Nonsense. We all do it. And the real philosophical issue that the author of the linked essay has completely missed is that it is a consequence of the conceptual bifurcation between "private morality" and "professional ethics."

We asked students once, in our Women and Work class, whether there was a difference between "morality" and "ethics" and, if there was, to explain what it was. After about half an hour of discussion eliciting student's linguistic intuitions, we came up with the following picture:

Morality is essentially sentimentality, an "ethic of care." It's not rational and can't be argued about: it's a matter of feelings--not either utility calculations or duty. You should be moral with your family and friends. But morality is impractical and out of place in work situtions--after all, you can't hire someone just because they need the work. In the real world you have to follow "professional ethics," the particular codes of conduct for various occupations. Morality is also not realistic in public life--you can't just give away money, it has to come from somewhere. Liberals just don't realize that businesses can't afford to give away products to people who need them or keep incompetent employees on because they need work; they don' t realize that if you tax the rich to provide handouts so that everyone will be exactly equal there will be no incentives. More generally, they don't realize that you have to be rational in work and politics so you can't afford morality.

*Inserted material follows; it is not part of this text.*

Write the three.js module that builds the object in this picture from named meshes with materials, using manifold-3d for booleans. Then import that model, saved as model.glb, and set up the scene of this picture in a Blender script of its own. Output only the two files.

Tony is just following the standard program: morality at home; professional ethics on the job. It just happens that the code of conduct for his particular line of work licenses extortion, drug-dealing, whoring and murder. All his troubles come about when the wall of seperation between the domestic sphere and his professional life thin--when, e.g. his gumuhs make contact with Carmella.

On Sunday, Adriana was whacked. The FBI was blackmailing her after one of the drug dealers that frequented the club killed a buy in her office and she became involved in the coverup. She confessed that she'd been an informer to Chris on the promise that the FBI would get them into the witness protection program. Chris told Tony who had her executed.

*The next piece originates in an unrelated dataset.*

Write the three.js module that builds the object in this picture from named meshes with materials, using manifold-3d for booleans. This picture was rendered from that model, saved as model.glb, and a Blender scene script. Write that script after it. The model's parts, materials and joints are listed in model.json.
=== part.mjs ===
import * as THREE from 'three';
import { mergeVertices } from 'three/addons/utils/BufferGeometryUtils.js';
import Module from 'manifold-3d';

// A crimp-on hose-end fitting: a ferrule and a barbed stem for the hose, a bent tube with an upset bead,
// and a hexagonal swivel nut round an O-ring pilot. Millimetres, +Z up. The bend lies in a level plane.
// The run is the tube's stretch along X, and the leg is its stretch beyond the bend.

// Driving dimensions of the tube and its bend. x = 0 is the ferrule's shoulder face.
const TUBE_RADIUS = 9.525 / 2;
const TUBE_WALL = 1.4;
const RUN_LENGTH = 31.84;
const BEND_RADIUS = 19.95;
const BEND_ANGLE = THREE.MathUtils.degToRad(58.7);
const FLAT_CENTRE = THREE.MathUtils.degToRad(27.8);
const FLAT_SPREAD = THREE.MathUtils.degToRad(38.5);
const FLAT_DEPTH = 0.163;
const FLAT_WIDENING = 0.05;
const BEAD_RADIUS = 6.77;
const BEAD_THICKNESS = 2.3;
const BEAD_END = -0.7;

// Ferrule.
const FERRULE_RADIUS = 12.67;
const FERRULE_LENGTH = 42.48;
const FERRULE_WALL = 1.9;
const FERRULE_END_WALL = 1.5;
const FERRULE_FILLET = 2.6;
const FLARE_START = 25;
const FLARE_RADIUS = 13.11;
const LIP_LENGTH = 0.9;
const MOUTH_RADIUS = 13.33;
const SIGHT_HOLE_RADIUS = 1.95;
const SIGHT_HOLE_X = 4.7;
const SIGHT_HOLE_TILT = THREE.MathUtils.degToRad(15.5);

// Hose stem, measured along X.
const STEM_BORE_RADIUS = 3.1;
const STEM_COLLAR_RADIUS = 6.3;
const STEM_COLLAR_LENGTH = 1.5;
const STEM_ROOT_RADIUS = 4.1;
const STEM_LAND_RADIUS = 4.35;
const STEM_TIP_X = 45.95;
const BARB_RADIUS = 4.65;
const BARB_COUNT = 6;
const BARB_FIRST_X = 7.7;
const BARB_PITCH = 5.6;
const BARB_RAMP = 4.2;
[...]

This was inevitable once Chrissy set up Adriana with a business that would become a venue for mob activities, breeching the wall of separation. The system only works when women, children and other contacts in the "civilian" world are strictly segregated from professional activities. Chris brought it on himself. He could have married Adriana and installed her in a suburban mini-mansion in North Caldwell, or set her up with a boutique or some other safe, legitimate business. But he drew her into the margin of his professional world and made her, unwillingly, subject to its code of professional ethics, so she ends up dead and he ends up in mourning and back on drugs. Tsk, tsk.

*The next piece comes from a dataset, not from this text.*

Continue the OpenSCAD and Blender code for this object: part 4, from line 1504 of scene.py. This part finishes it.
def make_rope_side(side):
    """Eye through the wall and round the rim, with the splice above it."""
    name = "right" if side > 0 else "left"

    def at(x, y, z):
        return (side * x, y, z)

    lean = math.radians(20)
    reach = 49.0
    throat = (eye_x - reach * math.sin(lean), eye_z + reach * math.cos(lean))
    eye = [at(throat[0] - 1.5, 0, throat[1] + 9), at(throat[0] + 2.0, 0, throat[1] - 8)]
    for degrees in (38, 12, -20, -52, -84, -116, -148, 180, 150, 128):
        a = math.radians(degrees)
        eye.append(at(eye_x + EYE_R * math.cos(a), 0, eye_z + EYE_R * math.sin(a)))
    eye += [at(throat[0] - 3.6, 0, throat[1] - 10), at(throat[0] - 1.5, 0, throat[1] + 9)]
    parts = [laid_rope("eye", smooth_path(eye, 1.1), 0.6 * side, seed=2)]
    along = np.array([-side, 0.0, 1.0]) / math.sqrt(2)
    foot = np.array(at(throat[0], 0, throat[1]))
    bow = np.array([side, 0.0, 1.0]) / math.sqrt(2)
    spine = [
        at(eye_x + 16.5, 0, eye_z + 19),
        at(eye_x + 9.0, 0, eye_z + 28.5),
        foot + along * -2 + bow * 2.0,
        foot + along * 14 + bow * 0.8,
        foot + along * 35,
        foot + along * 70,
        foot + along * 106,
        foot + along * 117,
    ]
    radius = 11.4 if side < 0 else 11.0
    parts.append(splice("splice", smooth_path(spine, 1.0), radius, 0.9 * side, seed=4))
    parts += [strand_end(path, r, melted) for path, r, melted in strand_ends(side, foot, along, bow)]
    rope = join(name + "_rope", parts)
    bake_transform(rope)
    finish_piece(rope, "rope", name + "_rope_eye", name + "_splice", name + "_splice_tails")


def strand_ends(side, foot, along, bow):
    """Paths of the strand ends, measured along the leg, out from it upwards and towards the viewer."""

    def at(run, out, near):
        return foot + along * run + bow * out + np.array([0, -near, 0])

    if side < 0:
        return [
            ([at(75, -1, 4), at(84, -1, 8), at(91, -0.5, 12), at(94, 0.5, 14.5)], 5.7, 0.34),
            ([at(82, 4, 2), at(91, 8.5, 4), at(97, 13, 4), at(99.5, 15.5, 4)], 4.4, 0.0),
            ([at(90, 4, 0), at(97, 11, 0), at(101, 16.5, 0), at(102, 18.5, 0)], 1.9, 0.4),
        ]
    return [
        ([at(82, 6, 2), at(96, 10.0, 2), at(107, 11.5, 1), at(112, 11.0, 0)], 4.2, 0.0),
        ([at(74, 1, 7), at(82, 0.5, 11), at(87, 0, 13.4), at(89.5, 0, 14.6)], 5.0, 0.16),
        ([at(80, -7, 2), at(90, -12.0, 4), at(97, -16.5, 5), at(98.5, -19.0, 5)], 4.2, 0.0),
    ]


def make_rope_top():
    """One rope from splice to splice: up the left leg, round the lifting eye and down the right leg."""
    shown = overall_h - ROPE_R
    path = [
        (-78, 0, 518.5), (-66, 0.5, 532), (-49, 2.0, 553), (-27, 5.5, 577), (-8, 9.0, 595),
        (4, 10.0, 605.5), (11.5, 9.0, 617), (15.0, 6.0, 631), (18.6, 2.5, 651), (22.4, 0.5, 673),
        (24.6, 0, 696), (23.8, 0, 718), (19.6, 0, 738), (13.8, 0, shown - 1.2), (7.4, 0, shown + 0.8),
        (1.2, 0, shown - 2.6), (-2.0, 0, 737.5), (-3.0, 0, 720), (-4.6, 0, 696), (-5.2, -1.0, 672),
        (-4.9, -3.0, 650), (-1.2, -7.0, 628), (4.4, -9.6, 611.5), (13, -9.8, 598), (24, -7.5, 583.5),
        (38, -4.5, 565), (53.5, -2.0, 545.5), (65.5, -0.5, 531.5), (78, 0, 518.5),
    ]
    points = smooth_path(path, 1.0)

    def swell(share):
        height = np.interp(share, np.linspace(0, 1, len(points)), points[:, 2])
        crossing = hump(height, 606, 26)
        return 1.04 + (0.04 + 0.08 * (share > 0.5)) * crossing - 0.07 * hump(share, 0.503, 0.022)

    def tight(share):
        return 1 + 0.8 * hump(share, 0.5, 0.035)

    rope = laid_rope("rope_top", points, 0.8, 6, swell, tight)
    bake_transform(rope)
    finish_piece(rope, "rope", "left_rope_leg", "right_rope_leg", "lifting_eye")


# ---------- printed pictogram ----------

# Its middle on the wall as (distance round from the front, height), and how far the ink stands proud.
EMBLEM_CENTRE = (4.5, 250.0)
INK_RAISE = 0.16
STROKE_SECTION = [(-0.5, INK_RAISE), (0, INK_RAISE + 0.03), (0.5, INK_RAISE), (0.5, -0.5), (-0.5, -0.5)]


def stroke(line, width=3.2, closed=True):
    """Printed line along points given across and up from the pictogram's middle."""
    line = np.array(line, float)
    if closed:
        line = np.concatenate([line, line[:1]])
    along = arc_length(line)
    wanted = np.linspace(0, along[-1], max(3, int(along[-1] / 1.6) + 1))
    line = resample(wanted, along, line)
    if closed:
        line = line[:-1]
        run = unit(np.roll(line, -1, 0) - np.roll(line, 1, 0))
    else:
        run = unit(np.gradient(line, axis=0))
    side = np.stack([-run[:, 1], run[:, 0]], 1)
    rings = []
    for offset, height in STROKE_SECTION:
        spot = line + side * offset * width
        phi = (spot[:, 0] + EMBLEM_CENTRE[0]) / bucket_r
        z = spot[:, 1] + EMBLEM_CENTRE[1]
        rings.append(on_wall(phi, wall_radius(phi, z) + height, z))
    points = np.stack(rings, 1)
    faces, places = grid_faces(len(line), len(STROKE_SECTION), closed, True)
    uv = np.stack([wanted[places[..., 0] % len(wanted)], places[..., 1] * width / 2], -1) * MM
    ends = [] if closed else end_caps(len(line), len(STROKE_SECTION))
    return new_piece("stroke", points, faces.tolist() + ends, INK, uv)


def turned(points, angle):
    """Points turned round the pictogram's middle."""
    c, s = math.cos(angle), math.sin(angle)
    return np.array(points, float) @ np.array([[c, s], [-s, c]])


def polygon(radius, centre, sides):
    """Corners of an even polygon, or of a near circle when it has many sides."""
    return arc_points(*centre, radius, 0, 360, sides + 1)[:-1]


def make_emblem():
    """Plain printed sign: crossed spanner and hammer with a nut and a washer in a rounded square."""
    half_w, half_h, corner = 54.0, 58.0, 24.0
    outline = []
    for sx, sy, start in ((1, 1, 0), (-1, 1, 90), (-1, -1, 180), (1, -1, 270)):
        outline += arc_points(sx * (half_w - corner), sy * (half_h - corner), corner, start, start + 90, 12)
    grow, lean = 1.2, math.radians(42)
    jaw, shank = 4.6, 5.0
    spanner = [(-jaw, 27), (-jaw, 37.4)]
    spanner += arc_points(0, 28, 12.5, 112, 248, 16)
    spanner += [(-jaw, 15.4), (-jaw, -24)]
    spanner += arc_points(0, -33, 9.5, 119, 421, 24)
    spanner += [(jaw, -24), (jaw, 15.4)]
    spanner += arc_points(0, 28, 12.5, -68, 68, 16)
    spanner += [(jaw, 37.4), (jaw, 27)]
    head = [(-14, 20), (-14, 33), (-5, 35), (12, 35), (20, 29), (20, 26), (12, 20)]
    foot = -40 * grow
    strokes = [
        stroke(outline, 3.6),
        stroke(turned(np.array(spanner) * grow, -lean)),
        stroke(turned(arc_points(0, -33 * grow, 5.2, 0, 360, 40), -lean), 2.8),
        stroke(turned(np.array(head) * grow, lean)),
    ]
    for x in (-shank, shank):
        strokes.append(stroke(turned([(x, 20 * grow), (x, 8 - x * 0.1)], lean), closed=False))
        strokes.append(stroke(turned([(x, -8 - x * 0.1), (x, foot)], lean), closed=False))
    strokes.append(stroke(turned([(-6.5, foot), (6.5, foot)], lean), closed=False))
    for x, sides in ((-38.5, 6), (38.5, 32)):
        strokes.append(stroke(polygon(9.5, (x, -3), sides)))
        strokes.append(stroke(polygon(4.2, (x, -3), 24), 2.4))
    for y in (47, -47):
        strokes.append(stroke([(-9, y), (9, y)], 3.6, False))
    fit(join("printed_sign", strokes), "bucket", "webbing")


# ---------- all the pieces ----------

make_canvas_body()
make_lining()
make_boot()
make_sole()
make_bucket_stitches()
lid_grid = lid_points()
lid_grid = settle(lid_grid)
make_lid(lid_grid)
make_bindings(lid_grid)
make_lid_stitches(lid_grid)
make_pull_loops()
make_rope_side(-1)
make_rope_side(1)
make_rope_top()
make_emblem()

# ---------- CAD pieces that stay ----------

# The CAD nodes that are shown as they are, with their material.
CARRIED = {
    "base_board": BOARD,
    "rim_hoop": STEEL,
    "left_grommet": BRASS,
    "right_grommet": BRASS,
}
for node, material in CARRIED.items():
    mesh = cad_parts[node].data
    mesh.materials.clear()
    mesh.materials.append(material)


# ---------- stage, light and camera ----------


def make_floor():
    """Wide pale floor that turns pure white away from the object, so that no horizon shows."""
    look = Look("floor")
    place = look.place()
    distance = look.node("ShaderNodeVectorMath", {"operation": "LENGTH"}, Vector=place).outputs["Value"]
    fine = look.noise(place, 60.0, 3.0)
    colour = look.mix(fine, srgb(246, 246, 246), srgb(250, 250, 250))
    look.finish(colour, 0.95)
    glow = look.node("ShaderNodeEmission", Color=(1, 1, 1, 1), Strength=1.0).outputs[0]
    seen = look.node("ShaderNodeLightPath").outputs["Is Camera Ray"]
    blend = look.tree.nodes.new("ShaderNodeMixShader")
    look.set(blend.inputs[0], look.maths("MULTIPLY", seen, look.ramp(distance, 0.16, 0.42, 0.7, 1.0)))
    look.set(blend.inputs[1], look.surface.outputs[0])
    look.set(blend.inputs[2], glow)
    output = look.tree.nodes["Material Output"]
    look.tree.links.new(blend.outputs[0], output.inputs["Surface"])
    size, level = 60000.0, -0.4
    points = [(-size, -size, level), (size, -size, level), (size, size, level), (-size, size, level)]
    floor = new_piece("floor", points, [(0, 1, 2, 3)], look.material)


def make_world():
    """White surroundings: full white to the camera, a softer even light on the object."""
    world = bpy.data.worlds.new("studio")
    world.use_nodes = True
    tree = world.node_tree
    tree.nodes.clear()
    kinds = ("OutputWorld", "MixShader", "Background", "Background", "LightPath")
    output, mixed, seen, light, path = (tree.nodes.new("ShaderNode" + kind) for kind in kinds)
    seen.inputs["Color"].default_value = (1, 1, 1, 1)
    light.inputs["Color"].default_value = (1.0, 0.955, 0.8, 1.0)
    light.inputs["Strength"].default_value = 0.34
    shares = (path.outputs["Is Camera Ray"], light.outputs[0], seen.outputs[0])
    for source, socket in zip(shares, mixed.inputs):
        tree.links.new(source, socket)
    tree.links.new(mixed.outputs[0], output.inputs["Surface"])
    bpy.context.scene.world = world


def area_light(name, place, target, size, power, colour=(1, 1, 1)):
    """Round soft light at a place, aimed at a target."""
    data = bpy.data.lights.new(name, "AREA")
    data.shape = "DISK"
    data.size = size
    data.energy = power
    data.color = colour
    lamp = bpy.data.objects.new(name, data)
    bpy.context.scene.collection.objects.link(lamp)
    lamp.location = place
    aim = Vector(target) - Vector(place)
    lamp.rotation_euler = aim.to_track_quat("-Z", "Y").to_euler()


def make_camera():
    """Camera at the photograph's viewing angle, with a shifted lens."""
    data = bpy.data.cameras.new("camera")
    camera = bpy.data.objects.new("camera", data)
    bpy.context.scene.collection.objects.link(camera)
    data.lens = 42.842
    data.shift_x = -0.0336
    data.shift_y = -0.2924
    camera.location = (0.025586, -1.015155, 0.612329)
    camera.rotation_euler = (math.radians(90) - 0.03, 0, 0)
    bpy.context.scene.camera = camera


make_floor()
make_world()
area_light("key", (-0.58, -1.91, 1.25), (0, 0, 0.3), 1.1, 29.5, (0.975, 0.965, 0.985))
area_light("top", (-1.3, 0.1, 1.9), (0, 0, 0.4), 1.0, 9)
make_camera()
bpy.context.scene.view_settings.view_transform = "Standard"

Now compare this to Tony who, at the end of the same episode moves back in with Carmella for a happy ending after promising in effect that he will not allow his professional activities, in this case whoring, interfere with domestic life. Tony has played it right, setting up Carmella in North Caldwell, far from the Bada Boom Club, and he shall have his reward. So will Carmella.

Is Carmella as badly off as most critics think--or as one suggests, an expensive whore? Not in the least. For all her intermittent Catholic guilt she is not doing anything wrong by living off of what her shrink calls "blood money." Nothing she does can make any difference to Tony's professional activities and, as Tony reminded her in an earlier episode, she knew what she was getting into. She might as well enjoy it.